The research further clarifies the applicable boundaries of different algorithm paradigms: the ultra-lightweight improved AOD-Net can be applied to real-time sensitive scenarios such as vehicle-mounted platforms, with an end-to-end processing delay of less than 100 ms, meeting the ISO-26262 functional safety standard [
36]; meanwhile, DehazeFormer maintains good SSIM stability under extreme fog concentration conditions, providing technical support for professional fields such as aerial remote sensing and meteorological monitoring. This differentiated performance provides certain engineering guidance for algorithm selection in different application scenarios.

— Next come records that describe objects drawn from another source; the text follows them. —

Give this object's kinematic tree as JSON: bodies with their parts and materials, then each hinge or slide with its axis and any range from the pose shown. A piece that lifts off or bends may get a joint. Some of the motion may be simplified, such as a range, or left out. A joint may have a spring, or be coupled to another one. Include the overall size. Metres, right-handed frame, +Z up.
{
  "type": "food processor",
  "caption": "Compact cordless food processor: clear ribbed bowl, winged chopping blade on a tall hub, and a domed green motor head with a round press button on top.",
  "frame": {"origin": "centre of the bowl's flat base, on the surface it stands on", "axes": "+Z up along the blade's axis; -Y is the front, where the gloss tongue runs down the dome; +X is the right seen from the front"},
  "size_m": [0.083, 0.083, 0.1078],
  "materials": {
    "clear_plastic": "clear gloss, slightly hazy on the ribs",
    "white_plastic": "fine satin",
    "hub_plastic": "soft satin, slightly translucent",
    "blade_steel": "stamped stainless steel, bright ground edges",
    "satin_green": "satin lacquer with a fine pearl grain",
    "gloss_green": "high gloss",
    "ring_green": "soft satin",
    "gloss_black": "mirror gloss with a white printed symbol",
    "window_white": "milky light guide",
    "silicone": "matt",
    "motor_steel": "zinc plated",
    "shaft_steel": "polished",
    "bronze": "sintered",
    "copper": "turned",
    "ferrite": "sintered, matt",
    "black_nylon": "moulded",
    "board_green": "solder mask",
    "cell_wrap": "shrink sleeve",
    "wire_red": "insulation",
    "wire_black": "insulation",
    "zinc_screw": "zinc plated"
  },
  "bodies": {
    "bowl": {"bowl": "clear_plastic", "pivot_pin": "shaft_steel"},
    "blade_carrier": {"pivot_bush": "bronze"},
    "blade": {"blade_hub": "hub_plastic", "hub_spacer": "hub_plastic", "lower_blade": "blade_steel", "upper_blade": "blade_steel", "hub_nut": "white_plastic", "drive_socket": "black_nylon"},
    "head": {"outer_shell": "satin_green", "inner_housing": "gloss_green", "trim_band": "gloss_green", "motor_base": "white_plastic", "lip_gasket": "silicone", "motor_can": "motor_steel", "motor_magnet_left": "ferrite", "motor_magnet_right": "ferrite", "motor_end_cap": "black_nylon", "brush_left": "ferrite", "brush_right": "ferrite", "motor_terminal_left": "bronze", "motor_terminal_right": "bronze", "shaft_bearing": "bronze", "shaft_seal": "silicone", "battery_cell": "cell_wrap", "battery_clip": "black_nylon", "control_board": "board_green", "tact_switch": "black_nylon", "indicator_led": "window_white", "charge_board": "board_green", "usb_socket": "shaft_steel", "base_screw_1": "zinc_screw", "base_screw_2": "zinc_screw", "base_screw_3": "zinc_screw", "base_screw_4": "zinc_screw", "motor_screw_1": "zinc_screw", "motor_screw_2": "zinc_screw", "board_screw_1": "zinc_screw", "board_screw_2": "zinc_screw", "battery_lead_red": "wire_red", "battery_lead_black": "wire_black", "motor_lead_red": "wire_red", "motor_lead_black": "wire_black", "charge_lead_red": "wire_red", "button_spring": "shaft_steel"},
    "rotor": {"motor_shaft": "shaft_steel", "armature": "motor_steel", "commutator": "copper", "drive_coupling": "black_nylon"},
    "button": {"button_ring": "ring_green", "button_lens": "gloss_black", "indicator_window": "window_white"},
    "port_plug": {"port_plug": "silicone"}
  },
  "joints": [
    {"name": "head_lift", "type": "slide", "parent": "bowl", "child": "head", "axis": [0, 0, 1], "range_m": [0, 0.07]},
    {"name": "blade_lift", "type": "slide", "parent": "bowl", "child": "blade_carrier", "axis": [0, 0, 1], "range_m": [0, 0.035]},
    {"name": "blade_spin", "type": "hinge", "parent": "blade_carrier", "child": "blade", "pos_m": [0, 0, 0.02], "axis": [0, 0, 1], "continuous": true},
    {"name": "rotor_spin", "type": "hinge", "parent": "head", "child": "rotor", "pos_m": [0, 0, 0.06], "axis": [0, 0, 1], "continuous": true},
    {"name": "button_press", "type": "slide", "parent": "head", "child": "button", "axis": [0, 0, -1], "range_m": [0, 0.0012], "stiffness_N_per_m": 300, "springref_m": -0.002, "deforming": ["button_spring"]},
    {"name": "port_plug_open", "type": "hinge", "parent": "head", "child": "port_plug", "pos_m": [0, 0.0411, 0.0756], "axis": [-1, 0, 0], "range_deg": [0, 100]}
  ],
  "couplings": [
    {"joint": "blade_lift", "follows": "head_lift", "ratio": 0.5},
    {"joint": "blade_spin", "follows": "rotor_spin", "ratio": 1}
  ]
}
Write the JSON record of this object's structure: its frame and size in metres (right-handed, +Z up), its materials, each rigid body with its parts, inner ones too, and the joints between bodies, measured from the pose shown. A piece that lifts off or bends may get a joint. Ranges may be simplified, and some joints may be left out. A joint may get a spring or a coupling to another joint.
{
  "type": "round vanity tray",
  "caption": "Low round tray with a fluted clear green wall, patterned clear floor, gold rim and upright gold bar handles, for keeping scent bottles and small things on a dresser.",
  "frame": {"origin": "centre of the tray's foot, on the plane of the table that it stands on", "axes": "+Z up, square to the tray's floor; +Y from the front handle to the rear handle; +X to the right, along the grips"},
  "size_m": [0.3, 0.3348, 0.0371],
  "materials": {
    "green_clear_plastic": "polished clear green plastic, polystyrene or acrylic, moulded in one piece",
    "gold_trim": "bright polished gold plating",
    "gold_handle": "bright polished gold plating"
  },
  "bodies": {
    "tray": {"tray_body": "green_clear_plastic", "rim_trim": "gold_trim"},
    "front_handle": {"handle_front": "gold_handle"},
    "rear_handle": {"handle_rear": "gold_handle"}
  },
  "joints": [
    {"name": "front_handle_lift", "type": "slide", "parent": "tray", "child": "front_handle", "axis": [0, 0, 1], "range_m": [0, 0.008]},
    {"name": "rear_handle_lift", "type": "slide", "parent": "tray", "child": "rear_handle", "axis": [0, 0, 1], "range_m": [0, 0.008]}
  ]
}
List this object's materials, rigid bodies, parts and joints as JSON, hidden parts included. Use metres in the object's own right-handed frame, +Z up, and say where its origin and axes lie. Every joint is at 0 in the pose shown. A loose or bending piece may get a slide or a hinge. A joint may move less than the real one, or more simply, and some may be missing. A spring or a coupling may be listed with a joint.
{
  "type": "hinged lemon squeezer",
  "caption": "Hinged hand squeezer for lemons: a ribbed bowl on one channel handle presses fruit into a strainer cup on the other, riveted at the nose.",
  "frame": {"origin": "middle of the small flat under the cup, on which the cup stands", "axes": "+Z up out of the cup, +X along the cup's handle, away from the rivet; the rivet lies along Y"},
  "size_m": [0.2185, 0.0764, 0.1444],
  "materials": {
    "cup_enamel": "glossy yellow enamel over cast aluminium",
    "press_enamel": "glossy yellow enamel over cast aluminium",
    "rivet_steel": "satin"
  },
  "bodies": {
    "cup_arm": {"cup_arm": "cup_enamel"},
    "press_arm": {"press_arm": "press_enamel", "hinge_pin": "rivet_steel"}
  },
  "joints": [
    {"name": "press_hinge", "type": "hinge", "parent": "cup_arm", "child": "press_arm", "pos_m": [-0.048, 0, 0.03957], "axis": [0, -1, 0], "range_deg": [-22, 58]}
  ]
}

Future research will focus on the following: (1) To address the problem of dynamic fog concentration adaptation, a differentiable atmospheric scattering model based on Neural Radiance Field (NeRF) will be constructed. At the same time, the problem that the haze distribution in the current synthetic dataset is too “regular” will be optimized to make the synthetic dataset more in line with real haze weather. (2) Lightweight computing architecture: To solve the deployment bottleneck of Transformer, the FlashAttention-2 optimization strategy will be adopted to migrate DehazeFormer knowledge to the CNN architecture.